* **WHAT IS NEEDED**: Reproduce the entire listing word for word.
⁂
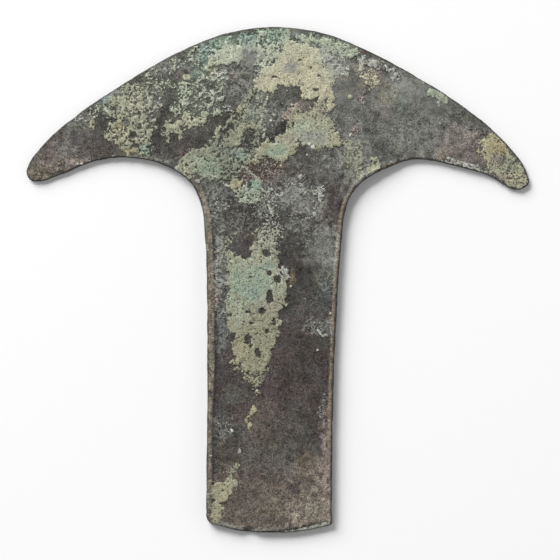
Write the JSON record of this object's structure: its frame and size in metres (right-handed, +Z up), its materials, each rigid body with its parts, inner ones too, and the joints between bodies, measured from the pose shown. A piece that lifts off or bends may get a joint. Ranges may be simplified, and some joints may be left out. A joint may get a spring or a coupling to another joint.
{
  "type": "axe money",
  "caption": "Thin T-shaped sheet of hammered copper alloy: a wide curved blade on a straight shank with low raised rims, patinated all over.",
  "frame": {"origin": "below the middle of the outline, on the flat underside", "axes": "+X to the right wing, +Y from the butt to the cutting edge, +Z up through the sheet, with the rims on the upper face"},
  "size_m": [0.1508, 0.1518, 0.0016],
  "materials": {
    "patinated_copper": "dull dark brown-grey patina on copper alloy, mottled with olive, cream and turquoise crusts, rough and pitted"
  },
  "bodies": {
    "root": {"axe_money": "patinated_copper"}
  },
  "joints": []
}
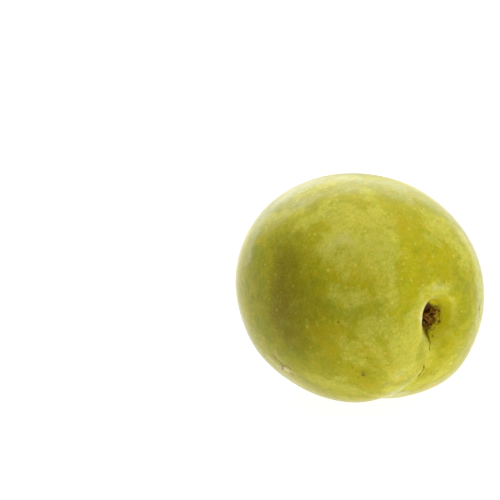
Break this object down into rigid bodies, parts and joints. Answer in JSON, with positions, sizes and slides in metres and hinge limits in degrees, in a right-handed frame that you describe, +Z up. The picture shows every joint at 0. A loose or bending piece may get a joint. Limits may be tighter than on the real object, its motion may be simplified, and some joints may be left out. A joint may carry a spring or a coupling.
{
  "type": "plum",
  "caption": "Whole green-gold plum without its stalk, lying on its side, with a suture groove and a corky stalk scar in its hollow.",
  "frame": {"origin": "on the surface that the plum rests on, under the middle of its bounding box", "axes": "+X along the stalk axis towards the stalk end, +Z up, +Y towards the cheek on the far side of the suture"},
  "size_m": [0.0484, 0.0424, 0.0403],
  "materials": {
    "skin": "satin waxy fruit skin, yellow-green with golden patches, pale dots and a thin whitish bloom",
    "stalk_cork": "dry torn cork, matte brown"
  },
  "bodies": {
    "root": {"fruit": "skin", "stalk_scar": "stalk_cork"}
  },
  "joints": []
}
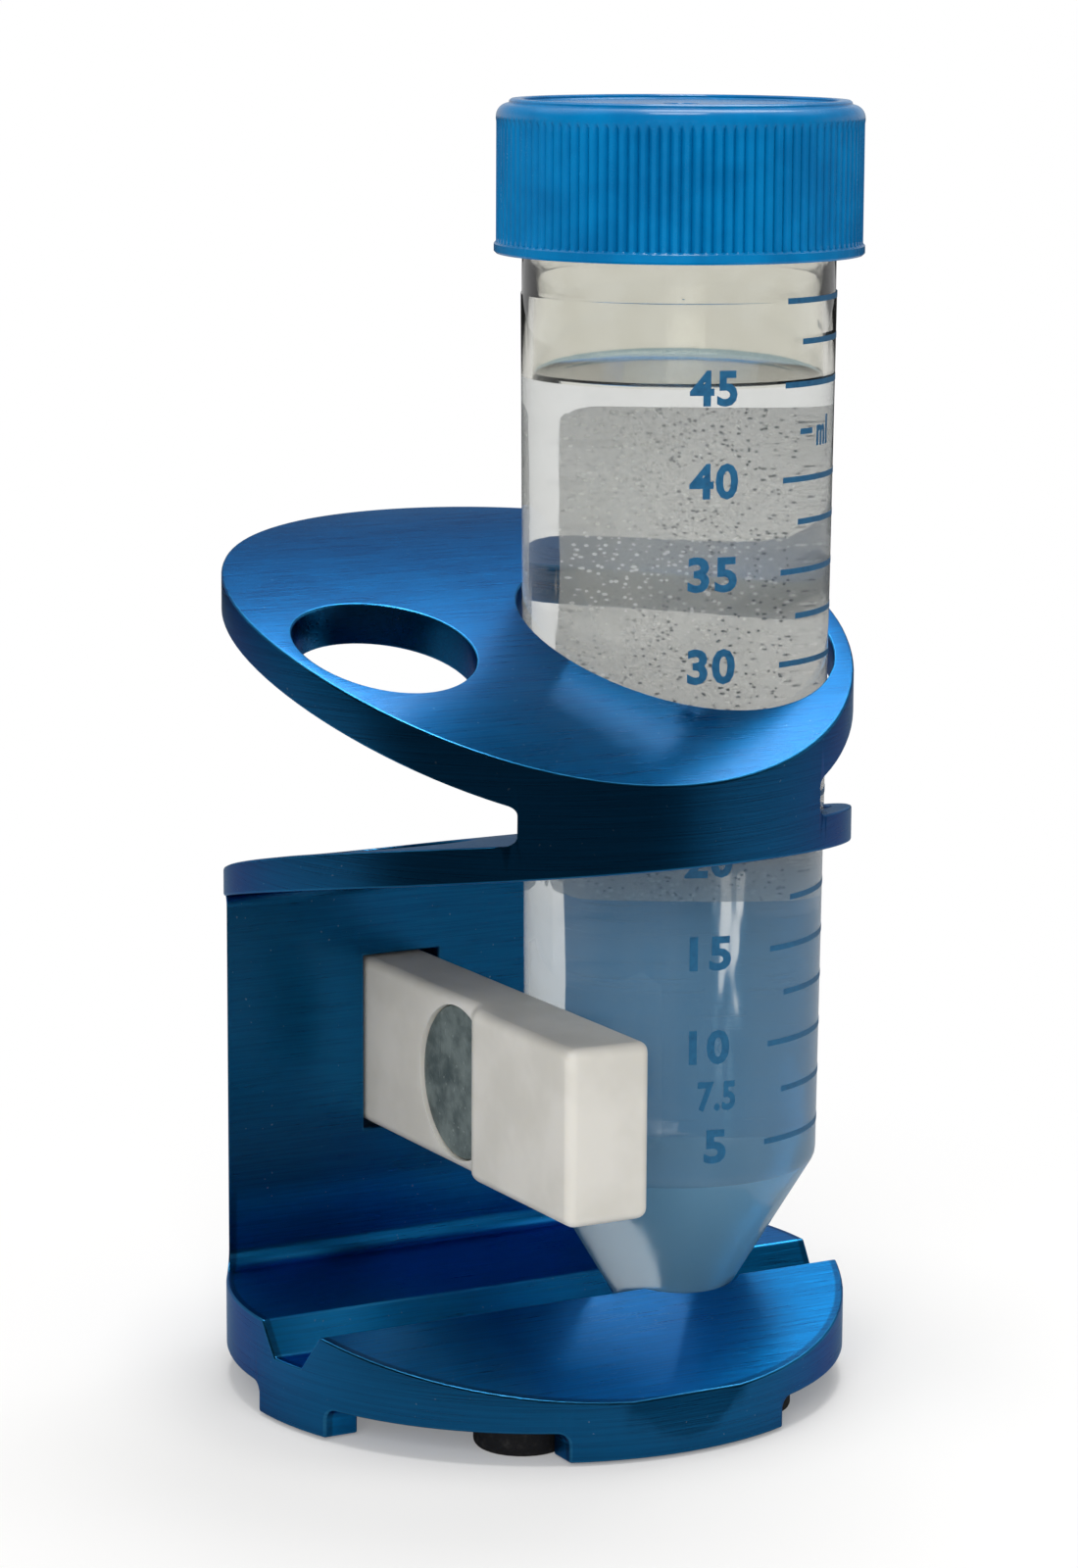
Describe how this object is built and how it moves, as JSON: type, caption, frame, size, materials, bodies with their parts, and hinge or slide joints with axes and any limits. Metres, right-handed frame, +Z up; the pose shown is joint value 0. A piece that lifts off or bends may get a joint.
⁂
* **EXPECTED OUTPUT**:
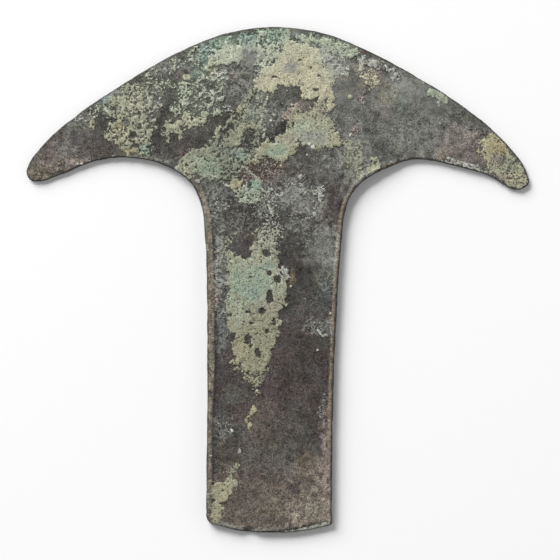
Write the JSON record of this object's structure: its frame and size in metres (right-handed, +Z up), its materials, each rigid body with its parts, inner ones too, and the joints between bodies, measured from the pose shown. A piece that lifts off or bends may get a joint. Ranges may be simplified, and some joints may be left out. A joint may get a spring or a coupling to another joint.
{
  "type": "axe money",
  "caption": "Thin T-shaped sheet of hammered copper alloy: a wide curved blade on a straight shank with low raised rims, patinated all over.",
  "frame": {"origin": "below the middle of the outline, on the flat underside", "axes": "+X to the right wing, +Y from the butt to the cutting edge, +Z up through the sheet, with the rims on the upper face"},
  "size_m": [0.1508, 0.1518, 0.0016],
  "materials": {
    "patinated_copper": "dull dark brown-grey patina on copper alloy, mottled with olive, cream and turquoise crusts, rough and pitted"
  },
  "bodies": {
    "root": {"axe_money": "patinated_copper"}
  },
  "joints": []
}
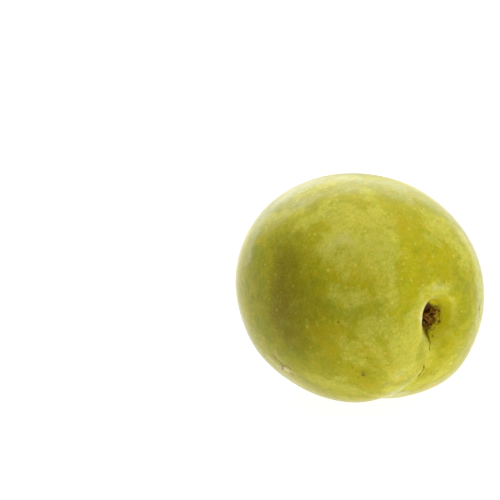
Break this object down into rigid bodies, parts and joints. Answer in JSON, with positions, sizes and slides in metres and hinge limits in degrees, in a right-handed frame that you describe, +Z up. The picture shows every joint at 0. A loose or bending piece may get a joint. Limits may be tighter than on the real object, its motion may be simplified, and some joints may be left out. A joint may carry a spring or a coupling.
{
  "type": "plum",
  "caption": "Whole green-gold plum without its stalk, lying on its side, with a suture groove and a corky stalk scar in its hollow.",
  "frame": {"origin": "on the surface that the plum rests on, under the middle of its bounding box", "axes": "+X along the stalk axis towards the stalk end, +Z up, +Y towards the cheek on the far side of the suture"},
  "size_m": [0.0484, 0.0424, 0.0403],
  "materials": {
    "skin": "satin waxy fruit skin, yellow-green with golden patches, pale dots and a thin whitish bloom",
    "stalk_cork": "dry torn cork, matte brown"
  },
  "bodies": {
    "root": {"fruit": "skin", "stalk_scar": "stalk_cork"}
  },
  "joints": []
}
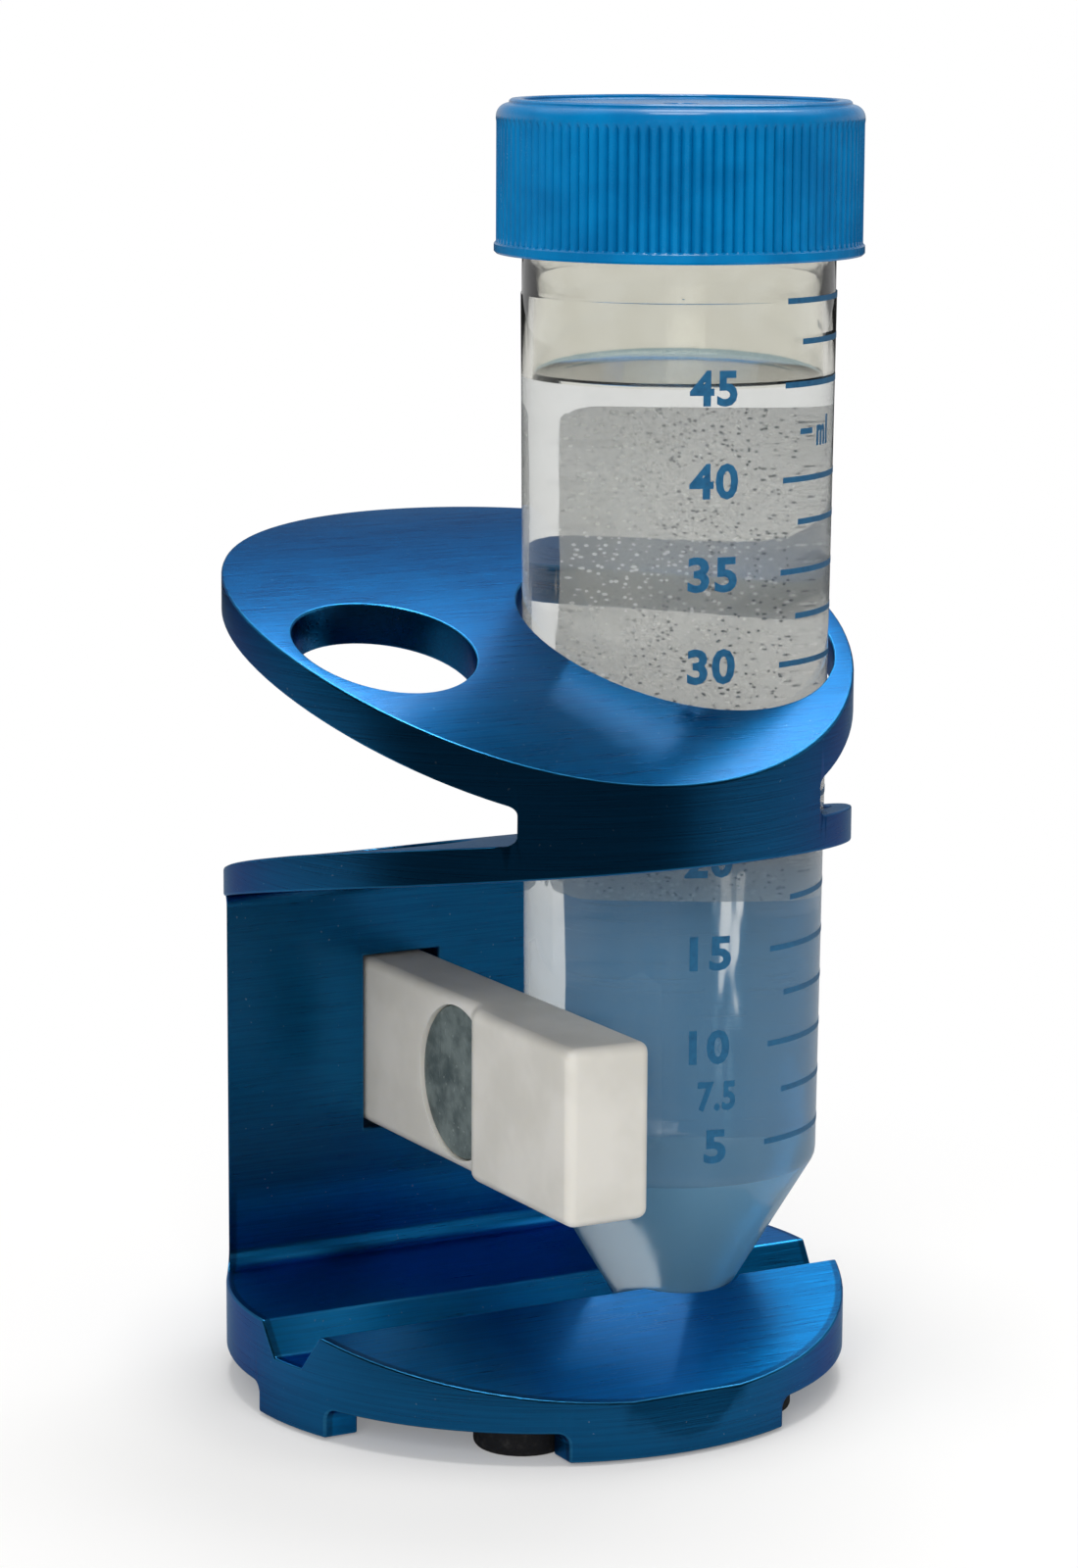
Describe how this object is built and how it moves, as JSON: type, caption, frame, size, materials, bodies with their parts, and hinge or slide joints with axes and any limits. Metres, right-handed frame, +Z up; the pose shown is joint value 0. A piece that lifts off or bends may get a joint.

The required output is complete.